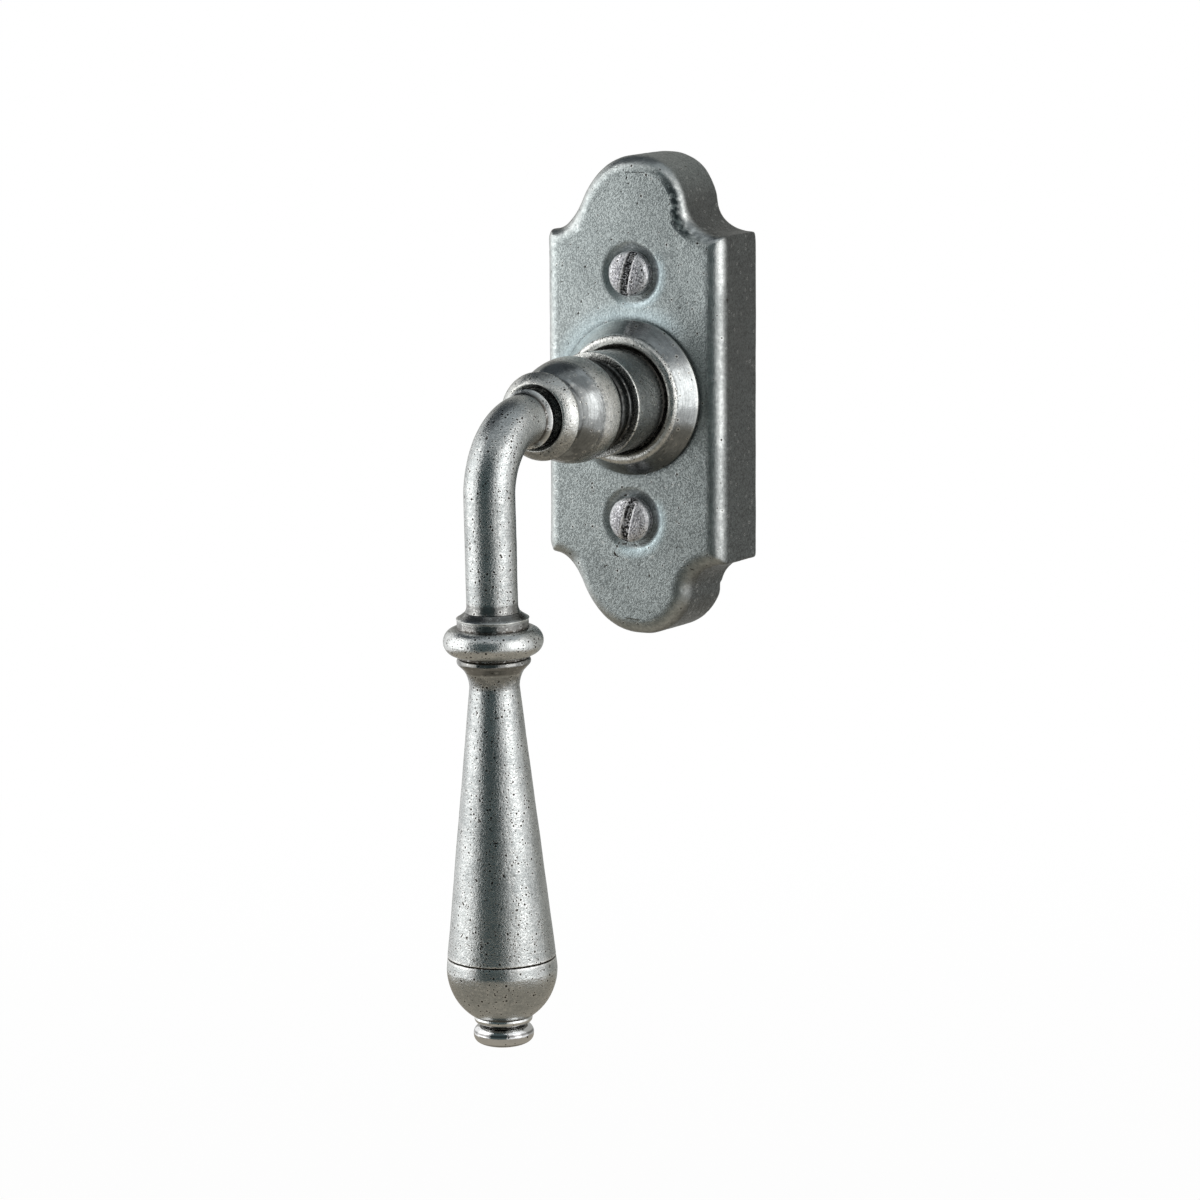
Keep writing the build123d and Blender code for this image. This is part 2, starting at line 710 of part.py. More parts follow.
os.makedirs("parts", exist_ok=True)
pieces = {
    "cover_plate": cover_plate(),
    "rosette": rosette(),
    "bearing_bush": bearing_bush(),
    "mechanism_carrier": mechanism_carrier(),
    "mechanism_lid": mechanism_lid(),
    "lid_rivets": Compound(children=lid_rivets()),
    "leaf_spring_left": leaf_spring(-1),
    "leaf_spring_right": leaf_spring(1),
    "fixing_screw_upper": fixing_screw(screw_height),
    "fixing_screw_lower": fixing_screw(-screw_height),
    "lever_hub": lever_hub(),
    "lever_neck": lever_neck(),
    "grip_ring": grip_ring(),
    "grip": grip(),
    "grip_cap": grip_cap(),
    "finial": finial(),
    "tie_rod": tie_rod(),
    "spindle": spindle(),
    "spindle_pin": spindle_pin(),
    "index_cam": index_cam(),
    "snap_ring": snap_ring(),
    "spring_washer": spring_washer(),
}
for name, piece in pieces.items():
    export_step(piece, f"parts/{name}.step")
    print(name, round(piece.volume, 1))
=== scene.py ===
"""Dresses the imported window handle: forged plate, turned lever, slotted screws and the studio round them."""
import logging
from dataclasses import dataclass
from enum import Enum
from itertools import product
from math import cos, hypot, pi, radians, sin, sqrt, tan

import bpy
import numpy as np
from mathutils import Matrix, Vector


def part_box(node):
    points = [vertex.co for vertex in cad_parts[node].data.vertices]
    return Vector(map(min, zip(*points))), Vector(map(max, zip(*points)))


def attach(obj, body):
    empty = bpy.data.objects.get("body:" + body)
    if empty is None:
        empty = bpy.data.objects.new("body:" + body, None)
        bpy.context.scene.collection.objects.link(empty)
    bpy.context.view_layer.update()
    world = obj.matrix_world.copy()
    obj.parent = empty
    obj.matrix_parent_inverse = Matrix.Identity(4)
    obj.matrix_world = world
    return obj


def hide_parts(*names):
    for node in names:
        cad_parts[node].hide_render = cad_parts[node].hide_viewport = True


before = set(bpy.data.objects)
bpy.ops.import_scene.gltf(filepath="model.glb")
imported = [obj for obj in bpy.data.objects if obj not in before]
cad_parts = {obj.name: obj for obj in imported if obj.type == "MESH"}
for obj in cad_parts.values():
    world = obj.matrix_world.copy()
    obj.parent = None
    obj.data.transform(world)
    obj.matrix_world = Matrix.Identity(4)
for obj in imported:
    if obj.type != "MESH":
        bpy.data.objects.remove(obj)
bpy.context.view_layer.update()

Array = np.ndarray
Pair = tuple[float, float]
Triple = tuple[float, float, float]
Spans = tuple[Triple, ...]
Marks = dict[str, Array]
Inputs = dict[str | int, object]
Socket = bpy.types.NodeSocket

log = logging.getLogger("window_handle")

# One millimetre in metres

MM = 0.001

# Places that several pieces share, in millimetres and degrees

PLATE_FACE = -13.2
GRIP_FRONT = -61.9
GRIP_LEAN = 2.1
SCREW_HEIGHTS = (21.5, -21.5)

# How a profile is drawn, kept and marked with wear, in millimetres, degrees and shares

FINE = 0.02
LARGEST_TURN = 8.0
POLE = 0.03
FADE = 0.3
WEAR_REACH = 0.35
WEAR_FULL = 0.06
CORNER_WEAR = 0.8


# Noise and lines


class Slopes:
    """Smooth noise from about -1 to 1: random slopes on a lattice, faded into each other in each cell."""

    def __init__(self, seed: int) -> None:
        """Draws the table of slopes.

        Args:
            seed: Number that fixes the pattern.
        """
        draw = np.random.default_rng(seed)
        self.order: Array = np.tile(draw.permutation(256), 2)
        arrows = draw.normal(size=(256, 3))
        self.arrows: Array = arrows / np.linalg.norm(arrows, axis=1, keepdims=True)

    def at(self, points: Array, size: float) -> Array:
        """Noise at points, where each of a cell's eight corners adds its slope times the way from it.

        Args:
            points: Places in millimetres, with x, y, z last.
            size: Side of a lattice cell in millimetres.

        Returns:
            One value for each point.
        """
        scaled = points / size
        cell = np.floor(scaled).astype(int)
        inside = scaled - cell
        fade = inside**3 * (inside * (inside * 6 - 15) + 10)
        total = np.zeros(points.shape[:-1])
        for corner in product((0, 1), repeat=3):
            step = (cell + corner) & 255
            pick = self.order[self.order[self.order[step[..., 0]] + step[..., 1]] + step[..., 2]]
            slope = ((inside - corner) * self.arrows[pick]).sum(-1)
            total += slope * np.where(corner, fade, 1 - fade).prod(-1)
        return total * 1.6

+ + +

▸ **Work instructions**
Go back to the listing above and please repeat it exactly.

▸ **Response for this exercise**
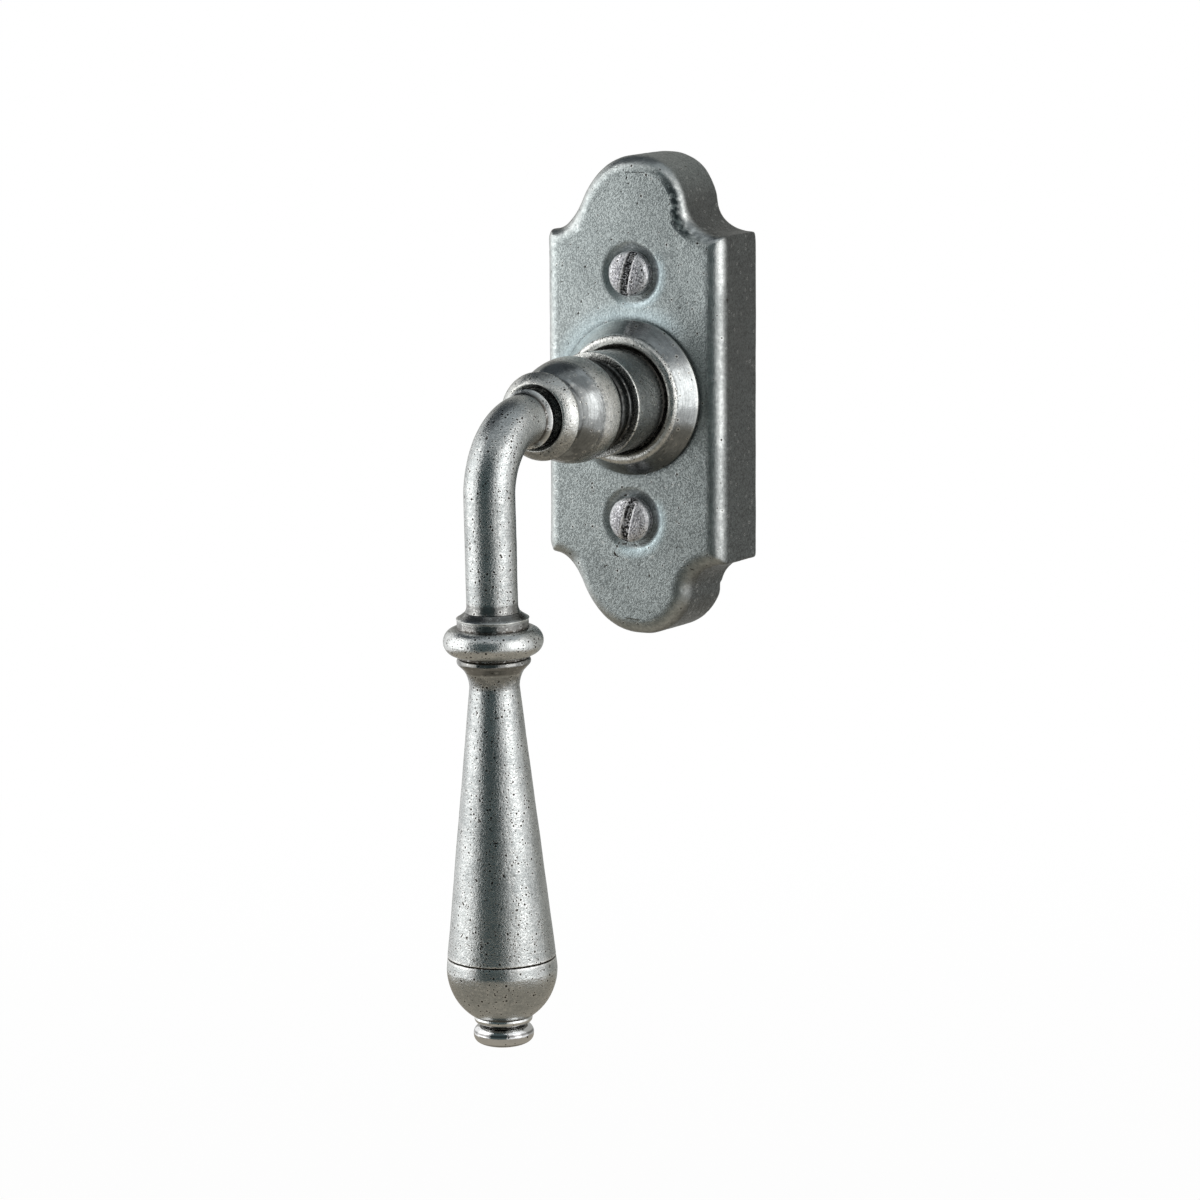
Keep writing the build123d and Blender code for this image. This is part 2, starting at line 710 of part.py. More parts follow.
os.makedirs("parts", exist_ok=True)
pieces = {
    "cover_plate": cover_plate(),
    "rosette": rosette(),
    "bearing_bush": bearing_bush(),
    "mechanism_carrier": mechanism_carrier(),
    "mechanism_lid": mechanism_lid(),
    "lid_rivets": Compound(children=lid_rivets()),
    "leaf_spring_left": leaf_spring(-1),
    "leaf_spring_right": leaf_spring(1),
    "fixing_screw_upper": fixing_screw(screw_height),
    "fixing_screw_lower": fixing_screw(-screw_height),
    "lever_hub": lever_hub(),
    "lever_neck": lever_neck(),
    "grip_ring": grip_ring(),
    "grip": grip(),
    "grip_cap": grip_cap(),
    "finial": finial(),
    "tie_rod": tie_rod(),
    "spindle": spindle(),
    "spindle_pin": spindle_pin(),
    "index_cam": index_cam(),
    "snap_ring": snap_ring(),
    "spring_washer": spring_washer(),
}
for name, piece in pieces.items():
    export_step(piece, f"parts/{name}.step")
    print(name, round(piece.volume, 1))
=== scene.py ===
"""Dresses the imported window handle: forged plate, turned lever, slotted screws and the studio round them."""
import logging
from dataclasses import dataclass
from enum import Enum
from itertools import product
from math import cos, hypot, pi, radians, sin, sqrt, tan

import bpy
import numpy as np
from mathutils import Matrix, Vector


def part_box(node):
    points = [vertex.co for vertex in cad_parts[node].data.vertices]
    return Vector(map(min, zip(*points))), Vector(map(max, zip(*points)))


def attach(obj, body):
    empty = bpy.data.objects.get("body:" + body)
    if empty is None:
        empty = bpy.data.objects.new("body:" + body, None)
        bpy.context.scene.collection.objects.link(empty)
    bpy.context.view_layer.update()
    world = obj.matrix_world.copy()
    obj.parent = empty
    obj.matrix_parent_inverse = Matrix.Identity(4)
    obj.matrix_world = world
    return obj


def hide_parts(*names):
    for node in names:
        cad_parts[node].hide_render = cad_parts[node].hide_viewport = True


before = set(bpy.data.objects)
bpy.ops.import_scene.gltf(filepath="model.glb")
imported = [obj for obj in bpy.data.objects if obj not in before]
cad_parts = {obj.name: obj for obj in imported if obj.type == "MESH"}
for obj in cad_parts.values():
    world = obj.matrix_world.copy()
    obj.parent = None
    obj.data.transform(world)
    obj.matrix_world = Matrix.Identity(4)
for obj in imported:
    if obj.type != "MESH":
        bpy.data.objects.remove(obj)
bpy.context.view_layer.update()

Array = np.ndarray
Pair = tuple[float, float]
Triple = tuple[float, float, float]
Spans = tuple[Triple, ...]
Marks = dict[str, Array]
Inputs = dict[str | int, object]
Socket = bpy.types.NodeSocket

log = logging.getLogger("window_handle")

# One millimetre in metres

MM = 0.001

# Places that several pieces share, in millimetres and degrees

PLATE_FACE = -13.2
GRIP_FRONT = -61.9
GRIP_LEAN = 2.1
SCREW_HEIGHTS = (21.5, -21.5)

# How a profile is drawn, kept and marked with wear, in millimetres, degrees and shares

FINE = 0.02
LARGEST_TURN = 8.0
POLE = 0.03
FADE = 0.3
WEAR_REACH = 0.35
WEAR_FULL = 0.06
CORNER_WEAR = 0.8


# Noise and lines


class Slopes:
    """Smooth noise from about -1 to 1: random slopes on a lattice, faded into each other in each cell."""

    def __init__(self, seed: int) -> None:
        """Draws the table of slopes.

        Args:
            seed: Number that fixes the pattern.
        """
        draw = np.random.default_rng(seed)
        self.order: Array = np.tile(draw.permutation(256), 2)
        arrows = draw.normal(size=(256, 3))
        self.arrows: Array = arrows / np.linalg.norm(arrows, axis=1, keepdims=True)

    def at(self, points: Array, size: float) -> Array:
        """Noise at points, where each of a cell's eight corners adds its slope times the way from it.

        Args:
            points: Places in millimetres, with x, y, z last.
            size: Side of a lattice cell in millimetres.

        Returns:
            One value for each point.
        """
        scaled = points / size
        cell = np.floor(scaled).astype(int)
        inside = scaled - cell
        fade = inside**3 * (inside * (inside * 6 - 15) + 10)
        total = np.zeros(points.shape[:-1])
        for corner in product((0, 1), repeat=3):
            step = (cell + corner) & 255
            pick = self.order[self.order[self.order[step[..., 0]] + step[..., 1]] + step[..., 2]]
            slope = ((inside - corner) * self.arrows[pick]).sum(-1)
            total += slope * np.where(corner, fade, 1 - fade).prod(-1)
        return total * 1.6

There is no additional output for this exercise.